On one singular occasion Kelman seeks to demonstrate that the acrid tang of Glasgow speech is not synonymous with benighted social attitudes. The subject is women:

Ye wonder what they see in as well I mean being honest; men—christ almighty, a bunch of dirty bastards, literally, know what I'm talking about, sweaty socks and all that, smelly underpants. Course they've got nay choice, no unless maybe they're lesbian, then ye get tits bouncing against each other and it's all awkward and bumpy; same if it's guys, cocks and legs banging—that was what happened inside once, this guy that fancied Sammy trying to give him a kind of cuddle christ it was weird, fucking rough chins and these parts of yer body knocking the gether, yer knees as well man ye were aware of it, how ye didnay seem to merge right, maybe for the other thing but no cuddling, the guy actually said that to him he says, Sammy ye're holding me like a woman, I'm no a woman. Fine; fair enough, but how were ye supposed to do it, cause he hadnay wanted to hurt the guy, he liked him, know what I'm saying, he was a nice guy and aw that. Fucking hell man, life, difficult.

This passage of surrealistic liberalism from a narrator of considerable reflex belligerence can be put down to authorial wishful thinking, the strained neutrality of the word "merge" in this register its give-away.

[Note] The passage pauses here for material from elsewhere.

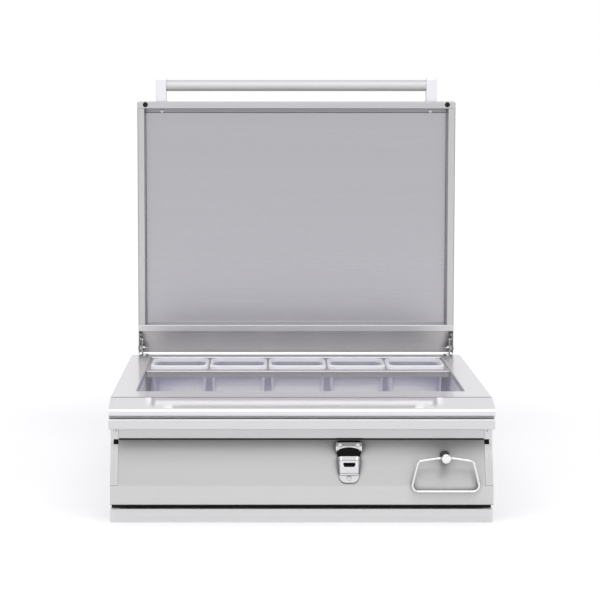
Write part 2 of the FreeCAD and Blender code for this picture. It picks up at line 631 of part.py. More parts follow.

In general, though, Glasgow speech and the attitudes it embodies are holy to this writer. To describe the local tongue as the language of resistance would be to understate his view of it; it is a language of truth in revelation. To most readers, admittedly, the words "bampot", "clatty" and "bammycain" will seem superior to the words "tosser", "dirty" and "nuthouse", either for reasons of regional loyalty or novelty. But are they really reliably superior, a million times better, enough to justify their constant incantatory repetition?

It is a paradoxical position, to feel that everything about people's lives can be corrupted or fouled except their speech, particularly when their speech is so freighted with fucks, adjectival fucks, adverbial fucks ("as x as fuck", "like fuck"), interpolated fucks ("enerfuckinggetic, enerfuckinggetised"), fuck cadenzas; "lonely, just fucking lonely, lonely lonely fucking lonely, lonely; that was his wife, lonely"; "That was the fucking story. Just as well she had went afore this, afore this fucking shit man this fucking blind shit, fucking blind blind blind fucking blind man blind a fucking blind bastard."

At moments like these, Kelman's aim as a writer—which might be imagined expressed as no authority but in authenticity—leads him into producing something curiously unaffecting, a piling up of inarticulacies. His prose becomes something to be consumed dutifully, not emetic or stimulant but good for you: cod liver oil. In his theology, the opposite of England/book/death is Scotland, voice and life. Yet a voice on the page is no longer a voice. Strange that he leaves it there stranded, and the reader stranded too.